» EXERCISE OBJECTIVE: In the listing below, find the line that contains "Reconstruct the object in this render as a 3D" and the line that contains "CREASE_ANGLE = math.radians(40.0)". Quote both and every line between them, exactly, and nothing more.

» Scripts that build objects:
[START]
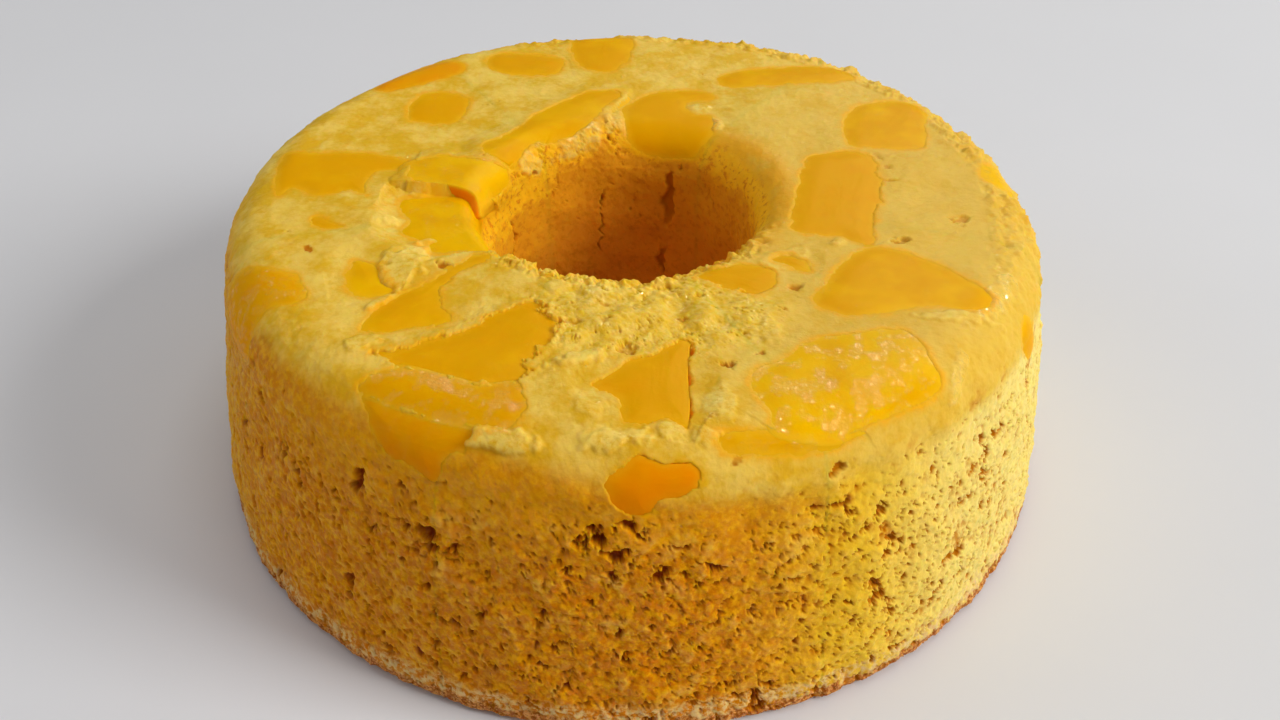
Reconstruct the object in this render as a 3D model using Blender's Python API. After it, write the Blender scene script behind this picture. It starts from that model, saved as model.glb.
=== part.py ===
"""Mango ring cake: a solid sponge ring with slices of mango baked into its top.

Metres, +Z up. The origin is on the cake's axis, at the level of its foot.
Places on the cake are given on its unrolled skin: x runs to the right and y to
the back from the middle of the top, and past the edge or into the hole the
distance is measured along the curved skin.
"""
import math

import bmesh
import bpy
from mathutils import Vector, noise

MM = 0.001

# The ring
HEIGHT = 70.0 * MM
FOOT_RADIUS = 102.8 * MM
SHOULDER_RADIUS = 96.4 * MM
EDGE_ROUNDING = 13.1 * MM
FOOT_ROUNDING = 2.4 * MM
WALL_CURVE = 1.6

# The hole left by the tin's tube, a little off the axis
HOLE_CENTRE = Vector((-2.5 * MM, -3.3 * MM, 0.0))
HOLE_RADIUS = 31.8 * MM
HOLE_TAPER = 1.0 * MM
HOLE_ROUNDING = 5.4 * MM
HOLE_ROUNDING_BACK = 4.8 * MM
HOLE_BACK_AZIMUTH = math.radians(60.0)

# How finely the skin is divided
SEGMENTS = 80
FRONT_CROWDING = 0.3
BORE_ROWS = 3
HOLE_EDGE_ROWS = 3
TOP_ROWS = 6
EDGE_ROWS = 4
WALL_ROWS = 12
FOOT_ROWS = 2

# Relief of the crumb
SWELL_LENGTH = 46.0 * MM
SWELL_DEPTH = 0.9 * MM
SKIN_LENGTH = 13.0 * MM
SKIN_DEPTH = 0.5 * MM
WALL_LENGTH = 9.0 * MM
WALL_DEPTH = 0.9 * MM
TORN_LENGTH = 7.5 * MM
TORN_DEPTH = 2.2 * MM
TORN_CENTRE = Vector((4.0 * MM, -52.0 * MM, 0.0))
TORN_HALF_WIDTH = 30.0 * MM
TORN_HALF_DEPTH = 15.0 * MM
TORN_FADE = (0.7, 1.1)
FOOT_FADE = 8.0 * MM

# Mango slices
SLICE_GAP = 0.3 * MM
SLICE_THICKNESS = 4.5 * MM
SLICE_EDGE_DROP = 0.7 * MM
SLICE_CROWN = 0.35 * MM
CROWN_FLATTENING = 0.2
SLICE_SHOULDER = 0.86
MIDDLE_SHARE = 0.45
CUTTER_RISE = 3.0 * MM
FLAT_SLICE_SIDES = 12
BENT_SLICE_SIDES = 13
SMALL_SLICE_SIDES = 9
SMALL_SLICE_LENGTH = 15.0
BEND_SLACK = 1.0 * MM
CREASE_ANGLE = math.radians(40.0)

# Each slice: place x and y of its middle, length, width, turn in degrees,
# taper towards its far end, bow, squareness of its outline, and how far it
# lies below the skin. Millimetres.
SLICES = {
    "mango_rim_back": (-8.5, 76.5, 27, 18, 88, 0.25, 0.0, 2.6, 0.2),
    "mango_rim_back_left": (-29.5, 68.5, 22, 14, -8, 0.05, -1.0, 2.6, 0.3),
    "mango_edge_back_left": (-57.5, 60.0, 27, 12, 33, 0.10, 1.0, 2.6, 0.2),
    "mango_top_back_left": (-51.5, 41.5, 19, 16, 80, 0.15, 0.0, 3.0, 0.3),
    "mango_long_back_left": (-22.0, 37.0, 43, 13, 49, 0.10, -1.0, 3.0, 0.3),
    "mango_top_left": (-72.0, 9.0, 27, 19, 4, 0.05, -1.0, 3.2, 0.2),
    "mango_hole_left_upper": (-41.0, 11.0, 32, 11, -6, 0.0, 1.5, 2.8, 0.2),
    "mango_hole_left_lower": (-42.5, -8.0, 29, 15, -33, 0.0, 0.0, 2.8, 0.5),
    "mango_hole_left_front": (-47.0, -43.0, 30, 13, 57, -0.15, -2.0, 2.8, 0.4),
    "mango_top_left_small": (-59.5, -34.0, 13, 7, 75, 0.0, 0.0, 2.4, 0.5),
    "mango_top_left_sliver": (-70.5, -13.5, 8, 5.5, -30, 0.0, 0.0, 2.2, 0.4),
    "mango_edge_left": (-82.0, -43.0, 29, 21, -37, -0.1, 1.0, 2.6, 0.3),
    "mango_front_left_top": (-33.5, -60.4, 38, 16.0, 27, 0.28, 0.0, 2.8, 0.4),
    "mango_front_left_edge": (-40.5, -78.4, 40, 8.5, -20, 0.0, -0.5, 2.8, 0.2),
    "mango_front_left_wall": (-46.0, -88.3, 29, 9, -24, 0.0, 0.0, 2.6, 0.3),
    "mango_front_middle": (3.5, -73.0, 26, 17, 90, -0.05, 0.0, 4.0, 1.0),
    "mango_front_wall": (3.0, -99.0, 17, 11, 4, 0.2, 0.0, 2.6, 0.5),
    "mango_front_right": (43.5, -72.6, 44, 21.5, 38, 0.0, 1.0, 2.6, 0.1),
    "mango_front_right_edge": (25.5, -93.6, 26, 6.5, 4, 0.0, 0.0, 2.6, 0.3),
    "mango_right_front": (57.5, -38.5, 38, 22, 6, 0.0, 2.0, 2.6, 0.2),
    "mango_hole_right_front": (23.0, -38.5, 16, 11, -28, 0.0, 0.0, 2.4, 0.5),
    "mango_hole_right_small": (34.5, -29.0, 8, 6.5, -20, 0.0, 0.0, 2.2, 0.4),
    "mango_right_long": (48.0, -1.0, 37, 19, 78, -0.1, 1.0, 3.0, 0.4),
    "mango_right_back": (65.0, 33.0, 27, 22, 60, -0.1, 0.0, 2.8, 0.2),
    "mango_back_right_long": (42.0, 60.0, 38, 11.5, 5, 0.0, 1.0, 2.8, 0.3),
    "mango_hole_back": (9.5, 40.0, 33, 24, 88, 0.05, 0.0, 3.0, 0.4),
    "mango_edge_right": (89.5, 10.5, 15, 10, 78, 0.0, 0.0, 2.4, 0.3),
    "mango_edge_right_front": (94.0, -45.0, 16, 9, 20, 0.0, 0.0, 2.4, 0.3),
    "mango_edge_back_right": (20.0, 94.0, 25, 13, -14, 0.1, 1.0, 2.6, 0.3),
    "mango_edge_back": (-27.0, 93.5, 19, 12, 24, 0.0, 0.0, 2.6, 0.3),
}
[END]
[START]
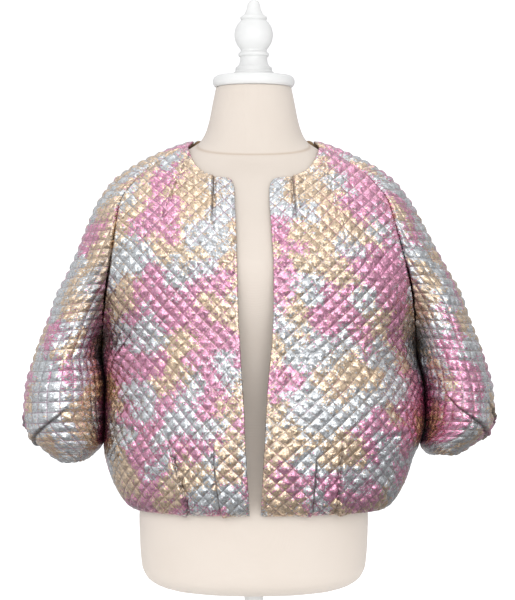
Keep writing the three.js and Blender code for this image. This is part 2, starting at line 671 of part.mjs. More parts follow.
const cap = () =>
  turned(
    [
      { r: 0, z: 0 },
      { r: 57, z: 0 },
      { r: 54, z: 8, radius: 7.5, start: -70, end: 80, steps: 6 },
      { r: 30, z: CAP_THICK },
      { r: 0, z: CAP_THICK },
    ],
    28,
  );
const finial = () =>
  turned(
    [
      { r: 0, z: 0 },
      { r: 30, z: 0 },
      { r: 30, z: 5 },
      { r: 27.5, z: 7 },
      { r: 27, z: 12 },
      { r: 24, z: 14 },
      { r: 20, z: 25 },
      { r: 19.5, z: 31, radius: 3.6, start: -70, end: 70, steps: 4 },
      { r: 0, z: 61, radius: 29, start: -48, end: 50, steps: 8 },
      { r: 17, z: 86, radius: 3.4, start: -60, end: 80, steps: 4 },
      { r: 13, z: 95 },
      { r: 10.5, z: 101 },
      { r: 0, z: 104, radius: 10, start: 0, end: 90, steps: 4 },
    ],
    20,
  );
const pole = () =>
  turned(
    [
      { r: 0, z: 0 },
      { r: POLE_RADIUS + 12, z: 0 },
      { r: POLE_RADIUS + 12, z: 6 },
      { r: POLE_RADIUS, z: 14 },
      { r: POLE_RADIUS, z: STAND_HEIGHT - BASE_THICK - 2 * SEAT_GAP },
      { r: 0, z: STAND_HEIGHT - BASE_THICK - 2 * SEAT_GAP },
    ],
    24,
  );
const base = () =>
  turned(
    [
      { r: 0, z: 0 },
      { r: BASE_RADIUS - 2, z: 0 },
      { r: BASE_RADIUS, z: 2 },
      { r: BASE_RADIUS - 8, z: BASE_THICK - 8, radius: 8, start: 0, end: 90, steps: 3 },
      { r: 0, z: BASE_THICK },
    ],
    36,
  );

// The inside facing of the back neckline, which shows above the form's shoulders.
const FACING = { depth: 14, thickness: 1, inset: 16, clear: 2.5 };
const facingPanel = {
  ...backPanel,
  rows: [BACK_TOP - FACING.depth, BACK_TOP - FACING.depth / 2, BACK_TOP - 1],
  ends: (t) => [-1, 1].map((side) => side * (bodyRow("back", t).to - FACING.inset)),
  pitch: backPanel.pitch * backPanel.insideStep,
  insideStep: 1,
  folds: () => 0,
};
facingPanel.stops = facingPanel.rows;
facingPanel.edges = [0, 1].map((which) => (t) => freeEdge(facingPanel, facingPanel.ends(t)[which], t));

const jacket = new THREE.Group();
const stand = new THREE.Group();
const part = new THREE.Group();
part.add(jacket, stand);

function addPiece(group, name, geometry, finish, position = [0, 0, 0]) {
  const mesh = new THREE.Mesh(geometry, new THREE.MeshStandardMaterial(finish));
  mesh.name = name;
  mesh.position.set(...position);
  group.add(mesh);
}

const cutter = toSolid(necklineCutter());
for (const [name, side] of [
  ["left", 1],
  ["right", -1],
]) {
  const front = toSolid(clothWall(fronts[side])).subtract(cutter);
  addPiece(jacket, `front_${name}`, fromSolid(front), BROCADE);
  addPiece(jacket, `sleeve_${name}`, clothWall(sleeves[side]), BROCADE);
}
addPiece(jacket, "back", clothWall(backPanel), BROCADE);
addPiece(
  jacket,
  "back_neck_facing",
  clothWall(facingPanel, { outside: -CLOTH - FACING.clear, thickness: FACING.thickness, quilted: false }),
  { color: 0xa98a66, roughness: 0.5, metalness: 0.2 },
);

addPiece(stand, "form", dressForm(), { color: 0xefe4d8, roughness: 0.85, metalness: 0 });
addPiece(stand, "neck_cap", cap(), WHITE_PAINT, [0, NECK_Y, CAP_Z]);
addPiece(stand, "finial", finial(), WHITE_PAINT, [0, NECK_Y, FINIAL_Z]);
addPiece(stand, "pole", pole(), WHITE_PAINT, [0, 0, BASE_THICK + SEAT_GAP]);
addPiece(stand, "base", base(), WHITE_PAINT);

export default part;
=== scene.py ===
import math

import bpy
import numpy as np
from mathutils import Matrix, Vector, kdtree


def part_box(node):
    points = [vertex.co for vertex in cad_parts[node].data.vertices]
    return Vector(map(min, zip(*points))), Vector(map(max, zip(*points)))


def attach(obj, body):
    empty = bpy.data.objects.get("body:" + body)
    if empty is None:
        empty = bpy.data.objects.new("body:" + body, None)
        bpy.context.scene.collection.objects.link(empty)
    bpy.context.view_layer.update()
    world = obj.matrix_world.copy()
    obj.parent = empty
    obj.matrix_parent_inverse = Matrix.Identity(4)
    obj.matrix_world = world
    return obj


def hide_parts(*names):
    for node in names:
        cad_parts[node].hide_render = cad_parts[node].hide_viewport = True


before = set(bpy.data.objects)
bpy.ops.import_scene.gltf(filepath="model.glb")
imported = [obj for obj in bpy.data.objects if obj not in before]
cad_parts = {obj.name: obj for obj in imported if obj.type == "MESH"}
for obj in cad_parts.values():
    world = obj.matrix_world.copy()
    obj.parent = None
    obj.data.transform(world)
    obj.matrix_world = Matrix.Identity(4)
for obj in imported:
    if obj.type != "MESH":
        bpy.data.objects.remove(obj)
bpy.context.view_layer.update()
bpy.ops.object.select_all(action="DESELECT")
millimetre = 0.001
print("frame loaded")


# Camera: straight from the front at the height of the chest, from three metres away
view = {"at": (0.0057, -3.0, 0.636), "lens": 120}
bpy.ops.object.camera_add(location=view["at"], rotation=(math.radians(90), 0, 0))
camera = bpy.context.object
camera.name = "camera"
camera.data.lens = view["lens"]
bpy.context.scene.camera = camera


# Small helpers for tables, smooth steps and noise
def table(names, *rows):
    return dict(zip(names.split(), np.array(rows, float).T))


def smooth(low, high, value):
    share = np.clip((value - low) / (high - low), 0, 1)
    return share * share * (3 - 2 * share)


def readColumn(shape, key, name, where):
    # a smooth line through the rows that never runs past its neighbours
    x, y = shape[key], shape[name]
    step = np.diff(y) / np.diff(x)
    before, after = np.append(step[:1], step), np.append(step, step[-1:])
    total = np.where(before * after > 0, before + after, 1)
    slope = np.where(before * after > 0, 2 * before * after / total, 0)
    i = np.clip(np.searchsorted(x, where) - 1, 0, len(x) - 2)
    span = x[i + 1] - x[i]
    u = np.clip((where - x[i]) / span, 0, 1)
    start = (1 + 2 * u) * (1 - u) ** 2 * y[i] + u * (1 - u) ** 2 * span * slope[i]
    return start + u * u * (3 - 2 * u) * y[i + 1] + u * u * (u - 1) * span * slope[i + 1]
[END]
[START]
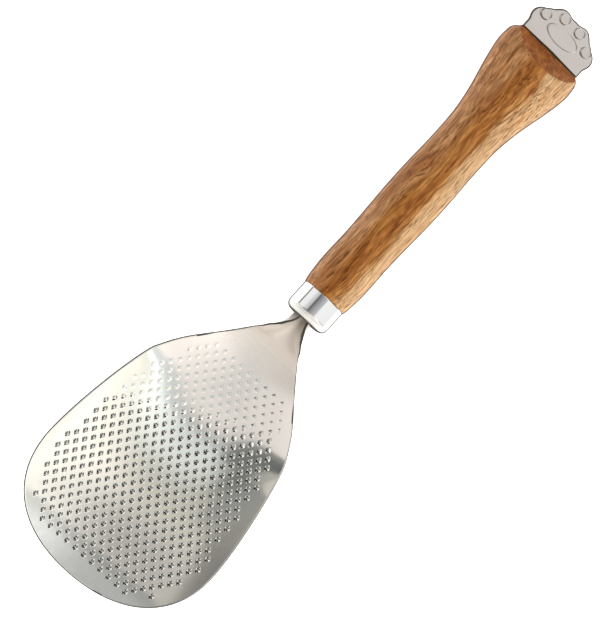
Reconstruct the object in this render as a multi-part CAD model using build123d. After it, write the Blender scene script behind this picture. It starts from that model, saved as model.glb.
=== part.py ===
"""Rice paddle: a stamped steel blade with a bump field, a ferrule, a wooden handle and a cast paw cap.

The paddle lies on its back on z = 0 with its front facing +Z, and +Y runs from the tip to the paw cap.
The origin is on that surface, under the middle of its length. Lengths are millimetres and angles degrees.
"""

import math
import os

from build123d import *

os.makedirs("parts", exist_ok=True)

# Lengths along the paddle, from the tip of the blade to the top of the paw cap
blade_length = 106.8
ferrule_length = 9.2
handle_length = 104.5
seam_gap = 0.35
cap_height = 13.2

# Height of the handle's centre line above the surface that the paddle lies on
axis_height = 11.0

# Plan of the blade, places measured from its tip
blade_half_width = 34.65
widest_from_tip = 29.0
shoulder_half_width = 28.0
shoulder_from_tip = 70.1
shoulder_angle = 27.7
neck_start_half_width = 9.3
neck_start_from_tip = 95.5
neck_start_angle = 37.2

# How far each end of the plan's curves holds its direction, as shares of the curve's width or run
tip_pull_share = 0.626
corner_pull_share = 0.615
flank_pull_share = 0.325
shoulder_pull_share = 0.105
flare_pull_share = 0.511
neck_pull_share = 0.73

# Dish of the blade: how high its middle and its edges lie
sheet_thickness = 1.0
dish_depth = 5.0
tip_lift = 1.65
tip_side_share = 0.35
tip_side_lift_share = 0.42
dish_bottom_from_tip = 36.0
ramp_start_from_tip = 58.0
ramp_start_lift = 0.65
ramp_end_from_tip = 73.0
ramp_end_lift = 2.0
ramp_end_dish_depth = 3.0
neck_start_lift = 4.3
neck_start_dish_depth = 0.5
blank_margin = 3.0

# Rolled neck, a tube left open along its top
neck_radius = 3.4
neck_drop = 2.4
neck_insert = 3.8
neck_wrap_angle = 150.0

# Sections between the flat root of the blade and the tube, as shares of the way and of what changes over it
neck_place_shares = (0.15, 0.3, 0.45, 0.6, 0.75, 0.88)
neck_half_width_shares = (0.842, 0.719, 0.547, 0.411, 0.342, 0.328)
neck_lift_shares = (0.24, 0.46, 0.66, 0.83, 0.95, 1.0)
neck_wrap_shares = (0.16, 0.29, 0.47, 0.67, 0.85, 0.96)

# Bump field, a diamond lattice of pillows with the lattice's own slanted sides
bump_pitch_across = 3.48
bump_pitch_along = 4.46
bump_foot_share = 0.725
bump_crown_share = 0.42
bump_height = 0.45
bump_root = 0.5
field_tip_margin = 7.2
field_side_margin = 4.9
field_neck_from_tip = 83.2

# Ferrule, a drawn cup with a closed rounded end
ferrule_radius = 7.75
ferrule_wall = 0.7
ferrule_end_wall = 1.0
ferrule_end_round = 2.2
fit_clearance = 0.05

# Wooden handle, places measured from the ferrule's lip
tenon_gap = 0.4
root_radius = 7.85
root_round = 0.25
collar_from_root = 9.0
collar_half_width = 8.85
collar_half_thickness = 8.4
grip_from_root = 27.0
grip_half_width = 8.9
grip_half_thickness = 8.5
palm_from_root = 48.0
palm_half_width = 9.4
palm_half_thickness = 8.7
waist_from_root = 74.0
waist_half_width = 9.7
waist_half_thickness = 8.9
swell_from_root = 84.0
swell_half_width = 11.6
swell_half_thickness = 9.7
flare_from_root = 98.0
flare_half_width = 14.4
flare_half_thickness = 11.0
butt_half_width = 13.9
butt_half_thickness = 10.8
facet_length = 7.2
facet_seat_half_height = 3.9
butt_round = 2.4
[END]
» TASK OUTPUT:
Reconstruct the object in this render as a 3D model using Blender's Python API. After it, write the Blender scene script behind this picture. It starts from that model, saved as model.glb.
=== part.py ===
"""Mango ring cake: a solid sponge ring with slices of mango baked into its top.

Metres, +Z up. The origin is on the cake's axis, at the level of its foot.
Places on the cake are given on its unrolled skin: x runs to the right and y to
the back from the middle of the top, and past the edge or into the hole the
distance is measured along the curved skin.
"""
import math

import bmesh
import bpy
from mathutils import Vector, noise

MM = 0.001

# The ring
HEIGHT = 70.0 * MM
FOOT_RADIUS = 102.8 * MM
SHOULDER_RADIUS = 96.4 * MM
EDGE_ROUNDING = 13.1 * MM
FOOT_ROUNDING = 2.4 * MM
WALL_CURVE = 1.6

# The hole left by the tin's tube, a little off the axis
HOLE_CENTRE = Vector((-2.5 * MM, -3.3 * MM, 0.0))
HOLE_RADIUS = 31.8 * MM
HOLE_TAPER = 1.0 * MM
HOLE_ROUNDING = 5.4 * MM
HOLE_ROUNDING_BACK = 4.8 * MM
HOLE_BACK_AZIMUTH = math.radians(60.0)

# How finely the skin is divided
SEGMENTS = 80
FRONT_CROWDING = 0.3
BORE_ROWS = 3
HOLE_EDGE_ROWS = 3
TOP_ROWS = 6
EDGE_ROWS = 4
WALL_ROWS = 12
FOOT_ROWS = 2

# Relief of the crumb
SWELL_LENGTH = 46.0 * MM
SWELL_DEPTH = 0.9 * MM
SKIN_LENGTH = 13.0 * MM
SKIN_DEPTH = 0.5 * MM
WALL_LENGTH = 9.0 * MM
WALL_DEPTH = 0.9 * MM
TORN_LENGTH = 7.5 * MM
TORN_DEPTH = 2.2 * MM
TORN_CENTRE = Vector((4.0 * MM, -52.0 * MM, 0.0))
TORN_HALF_WIDTH = 30.0 * MM
TORN_HALF_DEPTH = 15.0 * MM
TORN_FADE = (0.7, 1.1)
FOOT_FADE = 8.0 * MM

# Mango slices
SLICE_GAP = 0.3 * MM
SLICE_THICKNESS = 4.5 * MM
SLICE_EDGE_DROP = 0.7 * MM
SLICE_CROWN = 0.35 * MM
CROWN_FLATTENING = 0.2
SLICE_SHOULDER = 0.86
MIDDLE_SHARE = 0.45
CUTTER_RISE = 3.0 * MM
FLAT_SLICE_SIDES = 12
BENT_SLICE_SIDES = 13
SMALL_SLICE_SIDES = 9
SMALL_SLICE_LENGTH = 15.0
BEND_SLACK = 1.0 * MM
CREASE_ANGLE = math.radians(40.0)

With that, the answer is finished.